• Work to be completed: Among the lines of these entries, how many hold the word "loose"? State only the number.

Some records
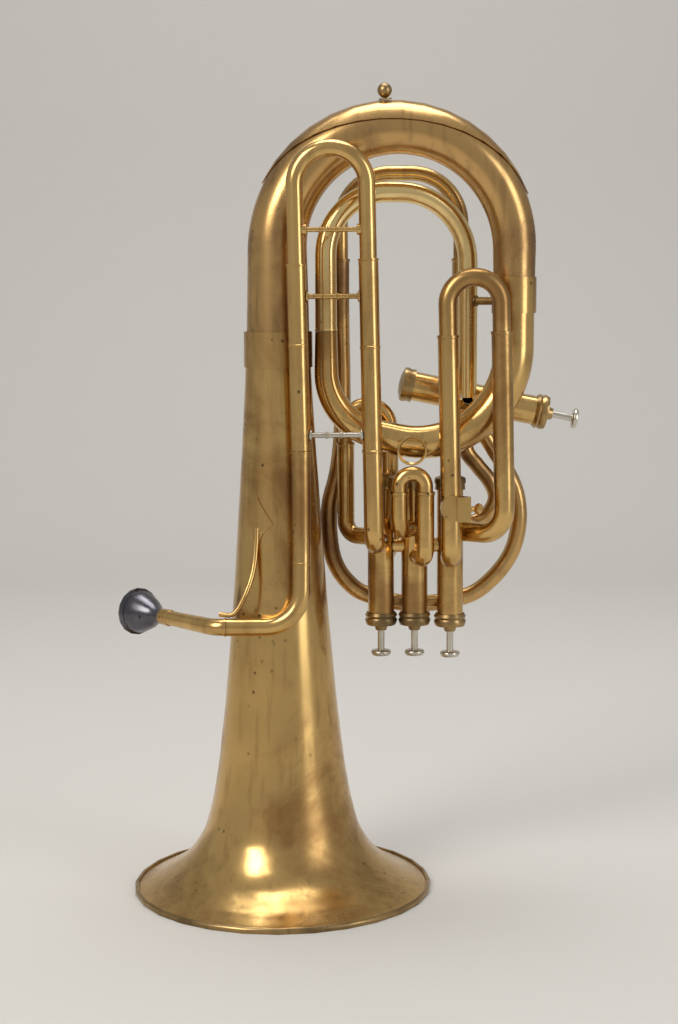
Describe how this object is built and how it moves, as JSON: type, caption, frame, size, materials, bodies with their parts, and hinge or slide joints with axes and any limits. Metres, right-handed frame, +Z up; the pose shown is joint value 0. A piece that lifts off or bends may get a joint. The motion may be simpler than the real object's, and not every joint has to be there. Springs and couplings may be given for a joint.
{
  "type": "saxhorn",
  "caption": "Upright tenor saxhorn with piston valves, tuning slides and a conical bell, standing on its bell.",
  "frame": {"origin": "centre of the bounding box's floor face, under the bell rim's plane", "axes": "+Z up from the bell rim to the bell bow, -Y towards the side with the tuning slide, -X towards the mouthpiece"},
  "size_m": [0.3798, 0.245, 0.652],
  "materials": {
    "bell_finish": "aged bright brass with brown patina",
    "bell_rim_finish": "dark patina, satin",
    "bell_ferrule_finish": "aged bright brass with brown patina",
    "bell_bow_finish": "aged bright brass with brown patina",
    "bow_guard_finish": "aged bright brass with brown patina",
    "rest_knob_finish": "dark patina, satin",
    "bow_ferrule_finish": "aged bright brass with brown patina",
    "bottom_bow_finish": "aged bright brass with brown patina",
    "inner_bow_finish": "aged bright brass with brown patina",
    "inner_bow_brace_finish": "dark patina, satin",
    "mouthpipe_finish": "aged bright brass with brown patina",
    "mouthpipe_receiver_finish": "aged bright brass with brown patina",
    "mouthpipe_stay_finish": "aged bright brass with brown patina",
    "tuning_receiver_left_finish": "aged bright brass with brown patina",
    "tuning_receiver_right_finish": "aged bright brass with brown patina",
    "tuning_brace_upper_finish": "aged bright brass with brown patina",
    "tuning_brace_lower_finish": "satin nickel silver",
    "slide_1_receiver_left_finish": "aged bright brass with brown patina",
    "slide_1_receiver_right_finish": "aged bright brass with brown patina",
    "slide_2_receiver_left_finish": "aged bright brass with brown patina",
    "slide_2_receiver_right_finish": "aged bright brass with brown patina",
    "slide_3_receiver_left_finish": "aged bright brass with brown patina",
    "slide_3_receiver_right_finish": "aged bright brass with brown patina",
    "slide_3_stay_finish": "aged bright brass with brown patina",
    "slide_4_loop_finish": "aged bright brass with brown patina",
    "slide_4_receiver_right_finish": "aged bright brass with brown patina",
    "valve_link_tube_finish": "aged bright brass with brown patina",
    "lyre_holder_finish": "aged bright brass with brown patina",
    "valve_1_casing_finish": "aged bright brass with brown patina",
    "valve_1_finger_cap_finish": "dark patina, satin",
    "valve_1_end_cap_finish": "dark patina, satin",
    "valve_1_spring_finish": "worn, satin",
    "valve_2_casing_finish": "aged bright brass with brown patina",
    "valve_2_finger_cap_finish": "dark patina, satin",
    "valve_2_end_cap_finish": "dark patina, satin",
    "valve_2_spring_finish": "worn, satin",
    "valve_3_casing_finish": "aged bright brass with brown patina",
    "valve_3_finger_cap_finish": "dark patina, satin",
    "valve_3_end_cap_finish": "dark patina, satin",
    "valve_3_spring_finish": "worn, satin",
    "valve_4_casing_finish": "aged bright brass with brown patina",
    "valve_4_finger_cap_finish": "dark patina, satin",
    "valve_4_end_cap_finish": "dark patina, satin",
    "valve_4_spring_finish": "worn, satin",
    "tuning_slide_finish": "aged bright brass with brown patina",
    "slide_1_finish": "aged bright brass with brown patina",
    "slide_2_finish": "aged bright brass with brown patina",
    "pull_ring_finish": "aged bright brass with brown patina",
    "slide_3_finish": "aged bright brass with brown patina",
    "slide_4_finish": "aged bright brass with brown patina",
    "mouthpiece_finish": "tarnished silver plate, glossy",
    "lyre_screw_finish": "aged bright brass with brown patina",
    "valve_1_piston_finish": "satin nickel silver",
    "valve_1_stem_finish": "worn, satin",
    "valve_2_piston_finish": "satin nickel silver",
    "valve_2_stem_finish": "worn, satin",
    "valve_3_piston_finish": "satin nickel silver",
    "valve_3_stem_finish": "worn, satin",
    "valve_4_piston_finish": "satin nickel silver",
    "valve_4_stem_finish": "worn, satin"
  },
  "bodies": {
    "horn": {"bell": "bell_finish", "bell_rim": "bell_rim_finish", "bell_ferrule": "bell_ferrule_finish", "bell_bow": "bell_bow_finish", "bow_guard": "bow_guard_finish", "rest_knob": "rest_knob_finish", "bow_ferrule": "bow_ferrule_finish", "bottom_bow": "bottom_bow_finish", "inner_bow": "inner_bow_finish", "inner_bow_brace": "inner_bow_brace_finish", "mouthpipe": "mouthpipe_finish", "mouthpipe_receiver": "mouthpipe_receiver_finish", "mouthpipe_stay": "mouthpipe_stay_finish", "tuning_receiver_left": "tuning_receiver_left_finish", "tuning_receiver_right": "tuning_receiver_right_finish", "tuning_brace_upper": "tuning_brace_upper_finish", "tuning_brace_lower": "tuning_brace_lower_finish", "slide_1_receiver_left": "slide_1_receiver_left_finish", "slide_1_receiver_right": "slide_1_receiver_right_finish", "slide_2_receiver_left": "slide_2_receiver_left_finish", "slide_2_receiver_right": "slide_2_receiver_right_finish", "slide_3_receiver_left": "slide_3_receiver_left_finish", "slide_3_receiver_right": "slide_3_receiver_right_finish", "slide_3_stay": "slide_3_stay_finish", "slide_4_loop": "slide_4_loop_finish", "slide_4_receiver_right": "slide_4_receiver_right_finish", "valve_link_tube": "valve_link_tube_finish", "lyre_holder": "lyre_holder_finish", "valve_1_casing": "valve_1_casing_finish", "valve_1_finger_cap": "valve_1_finger_cap_finish", "valve_1_end_cap": "valve_1_end_cap_finish", "valve_1_spring": "valve_1_spring_finish", "valve_2_casing": "valve_2_casing_finish", "valve_2_finger_cap": "valve_2_finger_cap_finish", "valve_2_end_cap": "valve_2_end_cap_finish", "valve_2_spring": "valve_2_spring_finish", "valve_3_casing": "valve_3_casing_finish", "valve_3_finger_cap": "valve_3_finger_cap_finish", "valve_3_end_cap": "valve_3_end_cap_finish", "valve_3_spring": "valve_3_spring_finish", "valve_4_casing": "valve_4_casing_finish", "valve_4_finger_cap": "valve_4_finger_cap_finish", "valve_4_end_cap": "valve_4_end_cap_finish", "valve_4_spring": "valve_4_spring_finish"},
    "tuning_slide_body": {"tuning_slide": "tuning_slide_finish"},
    "slide_1_body": {"slide_1": "slide_1_finish"},
    "slide_2_body": {"slide_2": "slide_2_finish", "pull_ring": "pull_ring_finish"},
    "slide_3_body": {"slide_3": "slide_3_finish"},
    "slide_4_body": {"slide_4": "slide_4_finish"},
    "mouthpiece_body": {"mouthpiece": "mouthpiece_finish"},
    "lyre_screw_body": {"lyre_screw": "lyre_screw_finish"},
    "valve_1_body": {"valve_1_piston": "valve_1_piston_finish", "valve_1_stem": "valve_1_stem_finish"},
    "valve_2_body": {"valve_2_piston": "valve_2_piston_finish", "valve_2_stem": "valve_2_stem_finish"},
    "valve_3_body": {"valve_3_piston": "valve_3_piston_finish", "valve_3_stem": "valve_3_stem_finish"},
    "valve_4_body": {"valve_4_piston": "valve_4_piston_finish", "valve_4_stem": "valve_4_stem_finish"}
  },
  "joints": [
    {"name": "tuning_slide_pull", "type": "slide", "parent": "horn", "child": "tuning_slide_body", "axis": [-0.018, 0, 0.9998], "range_m": [0, 0.07]},
    {"name": "slide_1_pull", "type": "slide", "parent": "horn", "child": "slide_1_body", "axis": [0, 0, 1], "range_m": [0, 0.035]},
    {"name": "slide_2_pull", "type": "slide", "parent": "horn", "child": "slide_2_body", "axis": [0, 0, 1], "range_m": [0, 0.012]},
    {"name": "slide_3_pull", "type": "slide", "parent": "horn", "child": "slide_3_body", "axis": [-0.02, 0, 0.9998], "range_m": [0, 0.045]},
    {"name": "slide_4_pull", "type": "slide", "parent": "horn", "child": "slide_4_body", "axis": [0, 0, 1], "range_m": [0, 0.04]},
    {"name": "mouthpiece_pull", "type": "slide", "parent": "horn", "child": "mouthpiece_body", "axis": [-0.6613, 0.7501, 0], "range_m": [0, 0.016]},
    {"name": "valve_1_press", "type": "slide", "parent": "horn", "child": "valve_1_body", "axis": [0, 0, 1], "range_m": [0, 0.0145], "stiffness_N_per_m": 150, "springref_m": -0.016, "deforming": ["valve_1_spring"]},
    {"name": "valve_2_press", "type": "slide", "parent": "horn", "child": "valve_2_body", "axis": [0, 0, 1], "range_m": [0, 0.0145], "stiffness_N_per_m": 150, "springref_m": -0.016, "deforming": ["valve_2_spring"]},
    {"name": "valve_3_press", "type": "slide", "parent": "horn", "child": "valve_3_body", "axis": [0, 0, 1], "range_m": [0, 0.0145], "stiffness_N_per_m": 150, "springref_m": -0.016, "deforming": ["valve_3_spring"]},
    {"name": "valve_4_press", "type": "slide", "parent": "horn", "child": "valve_4_body", "axis": [-0.9792, 0, 0.2028], "range_m": [0, 0.0145], "stiffness_N_per_m": 150, "springref_m": -0.016, "deforming": ["valve_4_spring"]},
    {"name": "lyre_screw_turn", "type": "hinge", "parent": "horn", "child": "lyre_screw_body", "pos_m": [0.0911, -0.0425, 0.318], "axis": [1, 0, 0], "range_deg": [-180, 180]}
  ]
}
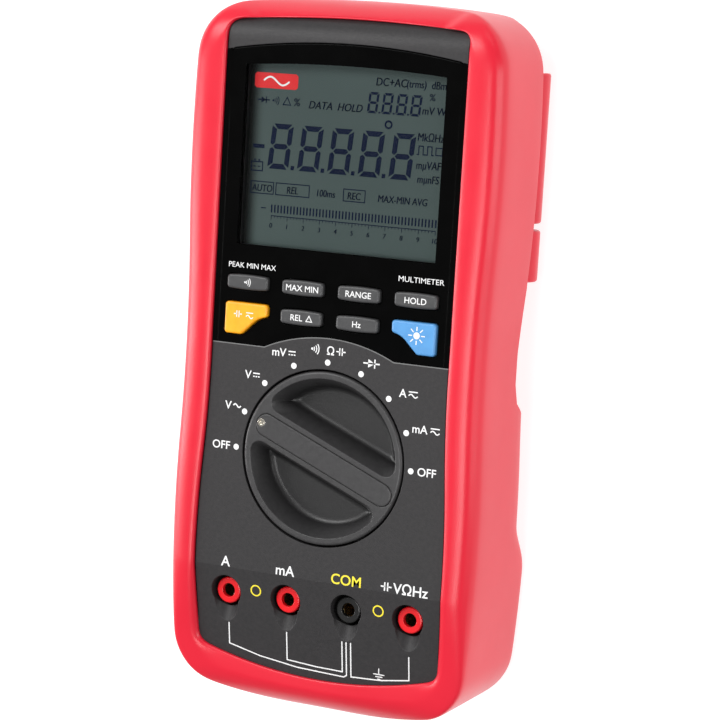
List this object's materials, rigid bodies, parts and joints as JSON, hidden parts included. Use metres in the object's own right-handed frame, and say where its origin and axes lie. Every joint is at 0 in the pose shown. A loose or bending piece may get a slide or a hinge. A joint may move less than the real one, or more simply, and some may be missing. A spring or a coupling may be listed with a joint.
{
  "type": "handheld digital multimeter",
  "caption": "Handheld digital multimeter in a rubber boot, with LCD, push keys, rotary function selector, 4 mm input sockets, probe clips and a tilt stand.",
  "frame": {"origin": "centre of the flat back of the boot, on the surface that the meter lies on", "axes": "+Z out of the face, +Y towards the display, +X to the right of a reader"},
  "size_m": [0.096, 0.202, 0.043],
  "materials": {
    "boot_rubber": "soft satin",
    "case_plastic": "fine spark texture",
    "silicone": "matt",
    "steel": "plated",
    "lens": "gloss with black border",
    "black_plastic": "matt",
    "lcd_glass": "semi gloss",
    "light_guide": "clear gloss",
    "key_grey": "satin",
    "key_yellow": "satin",
    "key_blue": "satin",
    "knob_plastic": "satin",
    "polished_metal": "polished",
    "white_plastic": "natural",
    "brass": "bright",
    "socket_red": "gloss",
    "socket_black": "gloss",
    "circuit_board": "solder resist",
    "chip_plastic": "matt",
    "can_aluminium": "sleeved",
    "ceramic": "ceramic",
    "varistor_blue": "dipped",
    "battery_jacket": "printed jacket, plain",
    "lead_red": "insulation"
  },
  "bodies": {
    "meter": {"backlight_panel": "light_guide", "battery": "battery_jacket", "battery_door": "case_plastic", "battery_door_screw": "steel", "battery_lead_black": "black_plastic", "battery_lead_red": "lead_red", "battery_snap": "black_plastic", "board_screws": "steel", "case_gasket": "silicone", "case_screws": "steel", "controller_chip": "chip_plastic", "crystal": "steel", "current_shunt": "brass", "data_port_lens": "black_plastic", "detent_ring": "white_plastic", "display_lens": "lens", "divider_network": "ceramic", "electrolytic_capacitors": "can_aluminium", "front_case": "case_plastic", "fuse_clips": "brass", "high_current_fuse": "ceramic", "holster": "boot_rubber", "infrared_leds": "light_guide", "keypad_mat": "silicone", "lcd_frame": "black_plastic", "lcd_panel": "lcd_glass", "low_current_fuse": "ceramic", "main_board": "circuit_board", "measuring_chip": "chip_plastic", "piezo_sounder": "black_plastic", "probe_clips": "boot_rubber", "rear_case": "case_plastic", "shield_plate": "steel", "socket_block": "black_plastic", "socket_ring_black": "socket_black", "socket_rings_red": "socket_red", "socket_sleeves": "brass", "stand_pins": "steel", "varistors": "varistor_blue", "zebra_strips": "silicone"},
    "selector": {"selector_knob": "knob_plastic", "knob_inlay": "knob_plastic", "pointer_pin": "polished_metal", "selector_rotor": "white_plastic", "detent_balls": "steel", "detent_springs": "steel", "wiper_springs": "brass", "knob_screw": "steel"},
    "key_backlight": {"key_backlight": "key_blue"},
    "key_buzzer": {"key_buzzer": "key_grey"},
    "key_hertz": {"key_hertz": "key_grey"},
    "key_hold": {"key_hold": "key_grey"},
    "key_max_min": {"key_max_min": "key_grey"},
    "key_range": {"key_range": "key_grey"},
    "key_relative": {"key_relative": "key_grey"},
    "key_select": {"key_select": "key_yellow"},
    "stand": {"tilt_stand": "case_plastic"}
  },
  "joints": [
    {"name": "selector_turn", "type": "hinge", "parent": "meter", "child": "selector", "pos_m": [0, -0.0265, 0.0413], "axis": [0, 0, 1], "range_deg": [-157.5, 22.5]},
    {"name": "key_backlight_press", "type": "slide", "parent": "meter", "child": "key_backlight", "axis": [0, 0, -1], "range_m": [0, 0.001], "stiffness_N_per_m": 1200},
    {"name": "key_buzzer_press", "type": "slide", "parent": "meter", "child": "key_buzzer", "axis": [0, 0, -1], "range_m": [0, 0.001], "stiffness_N_per_m": 1200},
    {"name": "key_hertz_press", "type": "slide", "parent": "meter", "child": "key_hertz", "axis": [0, 0, -1], "range_m": [0, 0.001], "stiffness_N_per_m": 1200},
    {"name": "key_hold_press", "type": "slide", "parent": "meter", "child": "key_hold", "axis": [0, 0, -1], "range_m": [0, 0.001], "stiffness_N_per_m": 1200},
    {"name": "key_max_min_press", "type": "slide", "parent": "meter", "child": "key_max_min", "axis": [0, 0, -1], "range_m": [0, 0.001], "stiffness_N_per_m": 1200},
    {"name": "key_range_press", "type": "slide", "parent": "meter", "child": "key_range", "axis": [0, 0, -1], "range_m": [0, 0.001], "stiffness_N_per_m": 1200},
    {"name": "key_relative_press", "type": "slide", "parent": "meter", "child": "key_relative", "axis": [0, 0, -1], "range_m": [0, 0.001], "stiffness_N_per_m": 1200},
    {"name": "key_select_press", "type": "slide", "parent": "meter", "child": "key_select", "axis": [0, 0, -1], "range_m": [0, 0.001], "stiffness_N_per_m": 1200},
    {"name": "stand_swing", "type": "hinge", "parent": "meter", "child": "stand", "pos_m": [0, 0.03, 0.005], "axis": [1, 0, 0], "range_deg": [0, 70]}
  ]
}
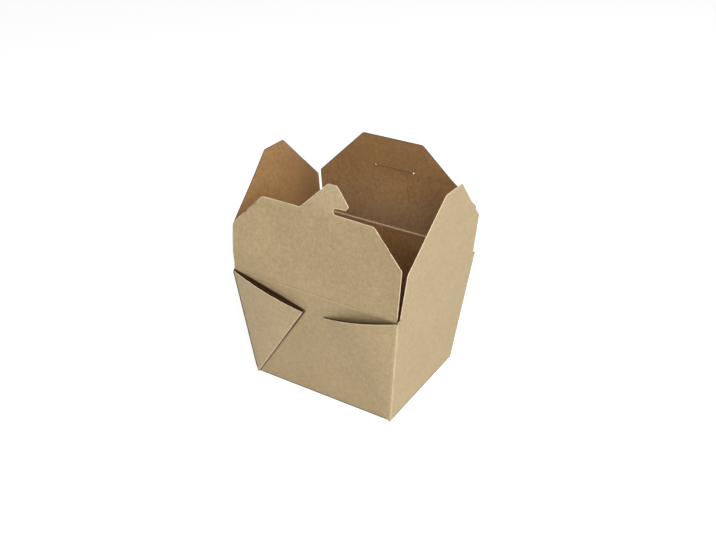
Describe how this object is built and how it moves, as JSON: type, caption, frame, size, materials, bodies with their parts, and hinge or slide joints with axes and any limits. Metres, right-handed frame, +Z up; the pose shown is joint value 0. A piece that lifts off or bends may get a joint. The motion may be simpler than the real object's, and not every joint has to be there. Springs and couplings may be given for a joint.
{
  "type": "folded paperboard takeaway box",
  "caption": "Open folded kraft paperboard food box with tapered tray, folded corner webs, lid flaps and a hook and slit closure.",
  "frame": {"origin": "centre of the underside of the tray's base, on the surface the box stands on", "axes": "+Z up, +X towards the right side wall, +Y from the front wall with the hook flap to the back wall"},
  "size_m": [0.138, 0.1172, 0.1627],
  "materials": {
    "kraft_board": "matte"
  },
  "bodies": {
    "tray": {"tray": "kraft_board"},
    "front_flap": {"front_flap": "kraft_board"},
    "back_flap": {"back_flap": "kraft_board"},
    "right_flap": {"right_flap": "kraft_board"},
    "left_flap": {"left_flap": "kraft_board"}
  },
  "joints": [
    {"name": "left_crease", "type": "hinge", "parent": "tray", "child": "left_flap", "pos_m": [-0.06327, 0, 0.08722], "axis": [0, 1, 0], "range_deg": [-101.6, 93.4]},
    {"name": "right_crease", "type": "hinge", "parent": "tray", "child": "right_flap", "pos_m": [0.06327, 0, 0.08722], "axis": [0, -1, 0], "range_deg": [-99.4, 94.8]},
    {"name": "back_crease", "type": "hinge", "parent": "tray", "child": "back_flap", "pos_m": [0, 0.05477, 0.08822], "axis": [1, 0, 0], "range_deg": [-111.8, 81.2]},
    {"name": "front_crease", "type": "hinge", "parent": "tray", "child": "front_flap", "pos_m": [0, -0.05477, 0.08822], "axis": [-1, 0, 0], "range_deg": [-111.5, 78.5]}
  ]
}
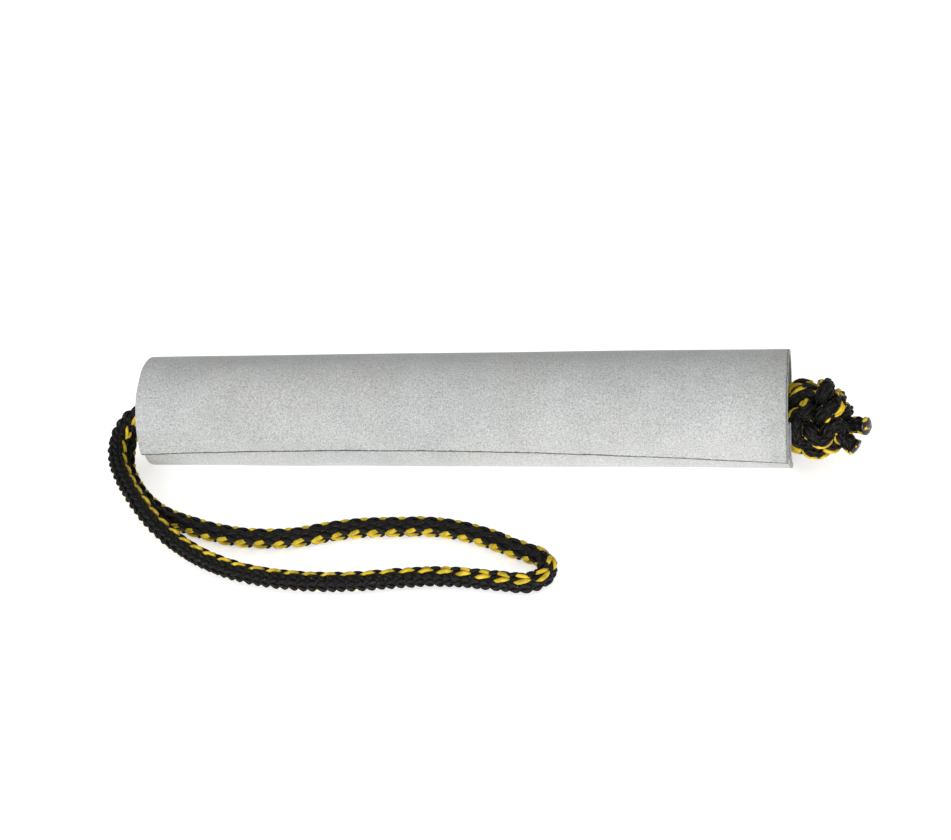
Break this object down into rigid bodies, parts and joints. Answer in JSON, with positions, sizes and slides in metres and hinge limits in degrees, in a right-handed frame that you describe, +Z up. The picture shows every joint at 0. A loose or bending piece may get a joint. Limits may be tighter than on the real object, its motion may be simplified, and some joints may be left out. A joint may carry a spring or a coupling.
{
  "type": "training bumper",
  "caption": "Retrieving bumper: a suede-wrapped foam roll with a knotted rope through its core that makes a long hand loop.",
  "frame": {"origin": "on the floor plane, under the middle of the roll", "axes": "+X along the roll from the hand loop's end to the knot's end, +Z up, -Y towards the hand loop"},
  "size_m": [0.3552, 0.1316, 0.0536],
  "materials": {
    "suede": "pale grey suede, matt, with a fine nap",
    "foam": "closed-cell foam, matt",
    "rope": "knitted black rope with two yellow rows of stitches",
    "melted_rope": "melted and set rope fibre"
  },
  "bodies": {
    "roll": {"leather_cover": "suede", "foam_core": "foam", "loop_end_disc": "suede", "knot_end_disc": "suede"},
    "rope": {"hand_loop": "rope", "core_strand_upper": "rope", "core_strand_lower": "rope", "stopper_knot": "rope", "rope_tail_upper": "rope", "rope_tail_lower": "rope", "tail_seal_upper": "melted_rope", "tail_seal_lower": "melted_rope"}
  },
  "joints": [
    {"name": "rope_slide", "type": "slide", "parent": "roll", "child": "rope", "axis": [1, 0, 0], "range_m": [0, 0.004]}
  ]
}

• Full output: 2